____ Stored data

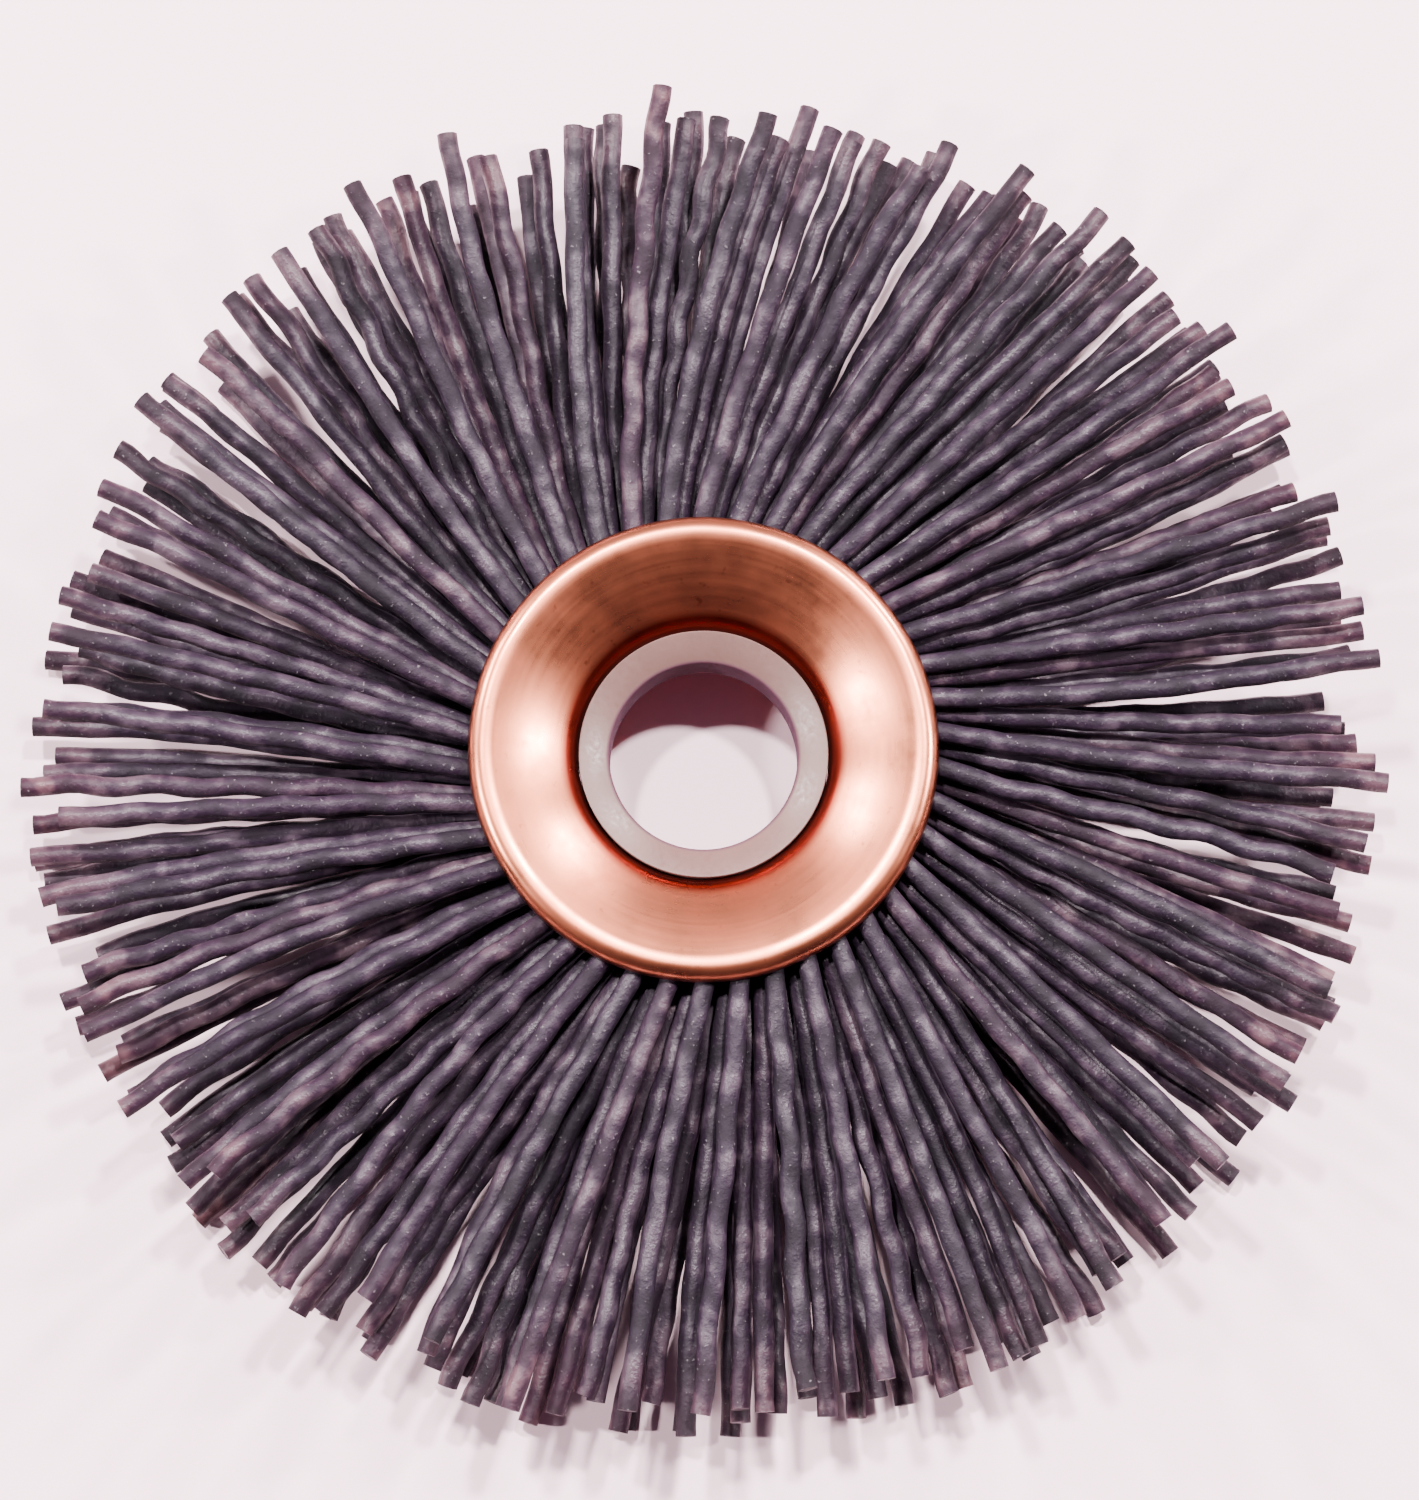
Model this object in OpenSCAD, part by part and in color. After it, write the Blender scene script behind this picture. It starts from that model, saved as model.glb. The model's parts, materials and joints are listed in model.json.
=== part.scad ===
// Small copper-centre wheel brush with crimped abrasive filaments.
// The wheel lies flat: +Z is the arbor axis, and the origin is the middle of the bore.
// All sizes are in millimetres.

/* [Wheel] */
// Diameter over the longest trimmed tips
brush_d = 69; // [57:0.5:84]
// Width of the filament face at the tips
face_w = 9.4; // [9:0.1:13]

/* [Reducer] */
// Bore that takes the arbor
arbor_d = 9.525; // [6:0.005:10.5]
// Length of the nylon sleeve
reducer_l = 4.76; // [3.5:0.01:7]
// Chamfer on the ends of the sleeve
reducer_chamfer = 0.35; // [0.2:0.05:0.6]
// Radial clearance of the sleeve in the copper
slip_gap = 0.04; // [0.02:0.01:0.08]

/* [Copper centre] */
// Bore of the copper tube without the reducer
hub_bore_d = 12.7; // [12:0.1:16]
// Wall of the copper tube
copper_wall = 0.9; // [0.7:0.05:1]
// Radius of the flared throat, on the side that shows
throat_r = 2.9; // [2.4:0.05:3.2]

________

Please repeat the listing exactly, with nothing left out.

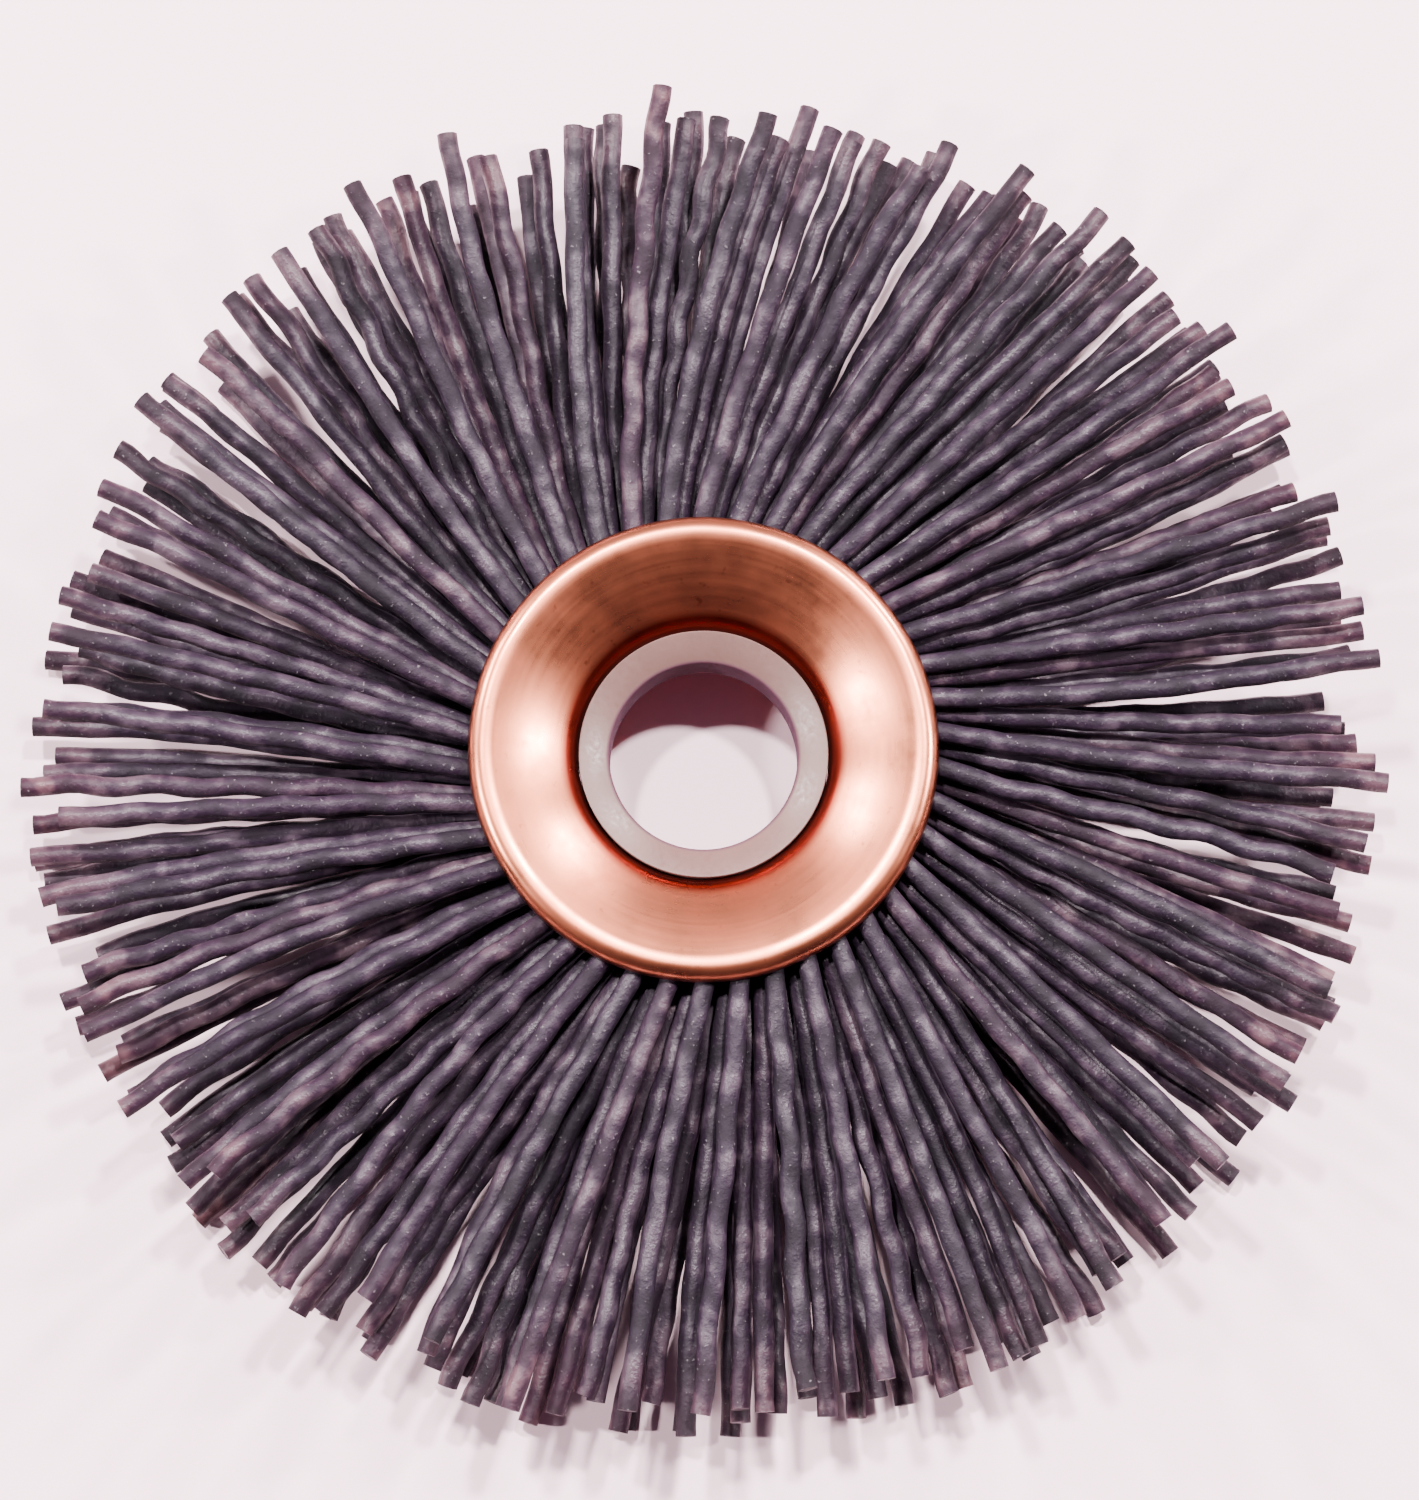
Model this object in OpenSCAD, part by part and in color. After it, write the Blender scene script behind this picture. It starts from that model, saved as model.glb. The model's parts, materials and joints are listed in model.json.
=== part.scad ===
// Small copper-centre wheel brush with crimped abrasive filaments.
// The wheel lies flat: +Z is the arbor axis, and the origin is the middle of the bore.
// All sizes are in millimetres.

/* [Wheel] */
// Diameter over the longest trimmed tips
brush_d = 69; // [57:0.5:84]
// Width of the filament face at the tips
face_w = 9.4; // [9:0.1:13]

/* [Reducer] */
// Bore that takes the arbor
arbor_d = 9.525; // [6:0.005:10.5]
// Length of the nylon sleeve
reducer_l = 4.76; // [3.5:0.01:7]
// Chamfer on the ends of the sleeve
reducer_chamfer = 0.35; // [0.2:0.05:0.6]
// Radial clearance of the sleeve in the copper
slip_gap = 0.04; // [0.02:0.01:0.08]

/* [Copper centre] */
// Bore of the copper tube without the reducer
hub_bore_d = 12.7; // [12:0.1:16]
// Wall of the copper tube
copper_wall = 0.9; // [0.7:0.05:1]
// Radius of the flared throat, on the side that shows
throat_r = 2.9; // [2.4:0.05:3.2]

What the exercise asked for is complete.